Das sind alles recht unglückliche Umstände für einen Film, der an sich von kenntnisreicher Hand inszeniert ist und in seinem begrenzten, selbstgesteckten katholischen Rahmen auch durchaus die gewünschte Wirkung zeigt, auch wenn ein anfangs reichlich behäbiges Pacing eindeutig verbesserungswürdig gewesen wäre. Besondere Erwähnung hat sich auch Amaro-Darsteller Gael Garcia Bernal verdient, der nach "Amores Perros" und "Y tu Mama tambien" bereits in der dritten international beachteten Produktion Mexikos binnen zwei Jahren eine Hauptrolle spielt. Dass er sogar von der Oscar-Akademie eingeladen wurde, um einen Preis zu übergeben, lässt erahnen, dass diesem Jungen noch eine interessante Karriere bevor steht.

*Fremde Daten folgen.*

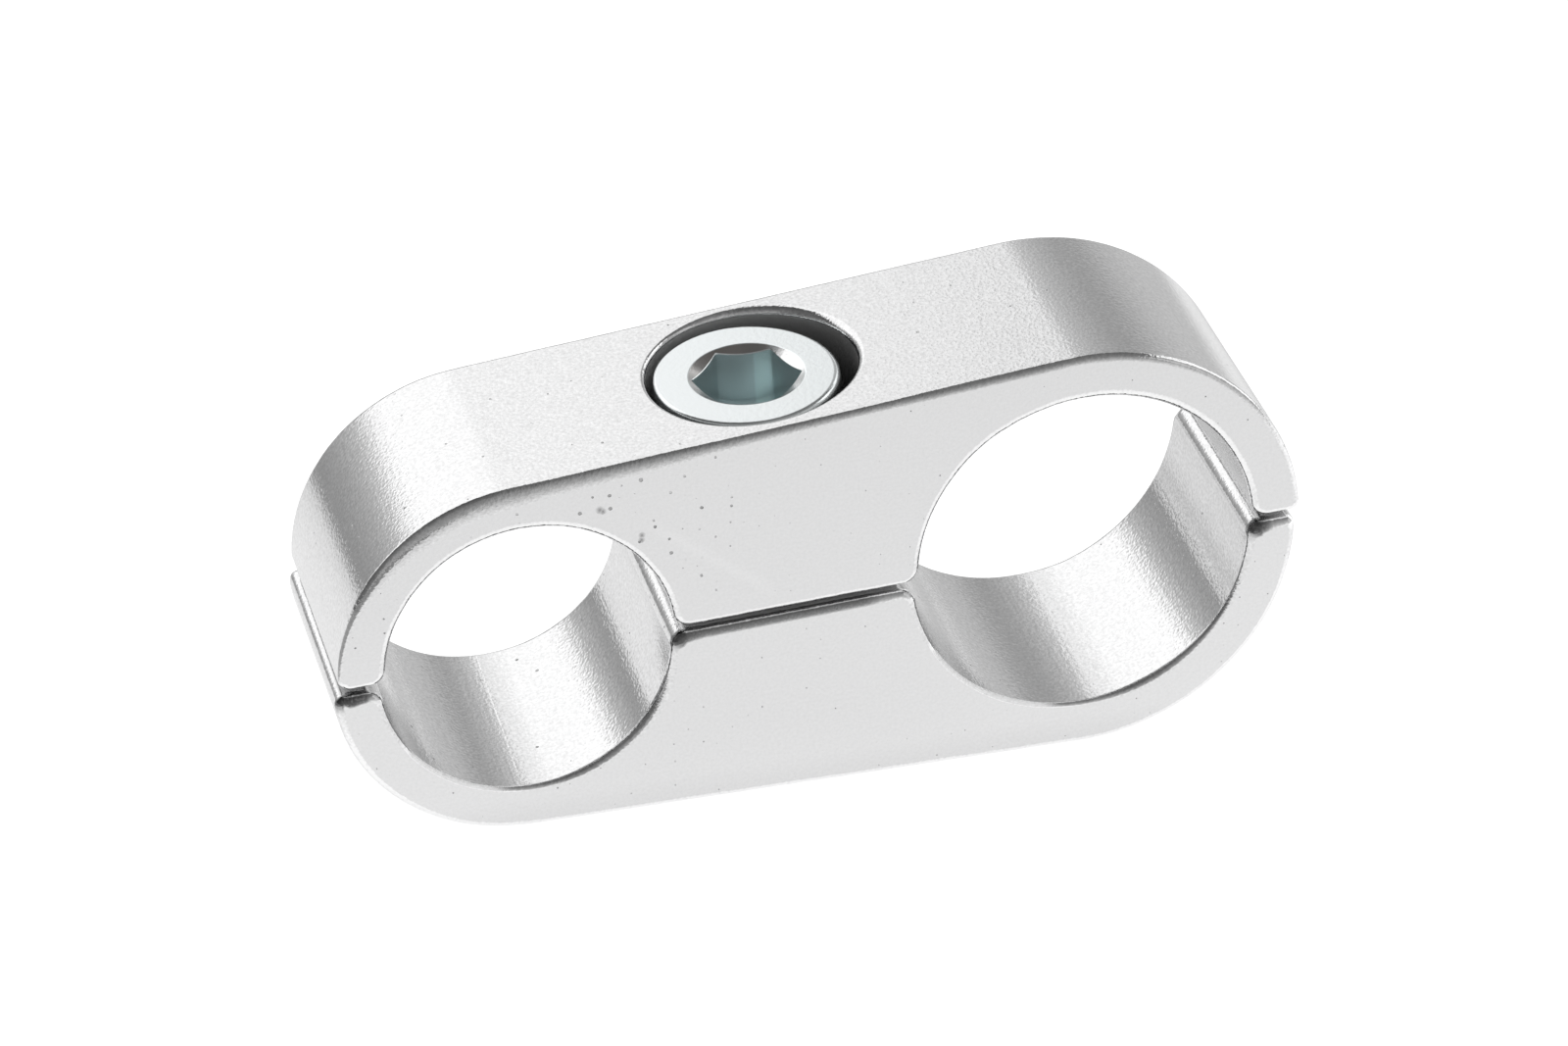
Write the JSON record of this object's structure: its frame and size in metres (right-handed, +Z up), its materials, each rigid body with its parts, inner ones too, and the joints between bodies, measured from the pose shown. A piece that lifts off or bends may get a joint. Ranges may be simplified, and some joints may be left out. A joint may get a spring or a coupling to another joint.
{
  "type": "hose separator clamp",
  "caption": "Two-piece split clamp that holds a small and a large hose side by side, closed by a socket cap screw between the bores.",
  "frame": {"origin": "middle of the underside, under the centre of the overall length and depth", "axes": "+X along the body from the small bore to the large one, +Y along the hoses and away from the viewer, +Z up from the underside it stands on; the split plane and the screw lean with the body's taper"},
  "size_m": [0.0504, 0.0128, 0.0232],
  "materials": {
    "body": "tumbled satin",
    "screw": "bright zinc plate"
  },
  "bodies": {
    "base": {"lower_half": "body"},
    "jaw": {"upper_half": "body"},
    "screw": {"cap_screw": "screw"}
  },
  "joints": [
    {"name": "jaw_lift", "type": "slide", "parent": "base", "child": "jaw", "axis": [-0.0534, 0, 0.9986], "range_m": [-0.00035, 0.0085]},
    {"name": "screw_turn", "type": "hinge", "parent": "jaw", "child": "screw", "pos_m": [-0.00204, 0, 0.01474], "axis": [-0.0534, 0, 0.9986], "range_deg": [-100, 2410]}
  ],
  "couplings": [
    {"joint": "screw_turn", "follows": "jaw_lift", "rad_per_m": 4947.4}
  ]
}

Trotzdem bleibt der entscheidende Faktor für die Wirkung von "Die Versuchung des Padre Amaro" der ethisch-religiöse Hintergrund seines Publikums, und deshalb bleibt das erörterte Fazit bestehen: Ein empfehlenswerter Film für Katholiken, alle anderen Konfessionen können zuhause bleiben.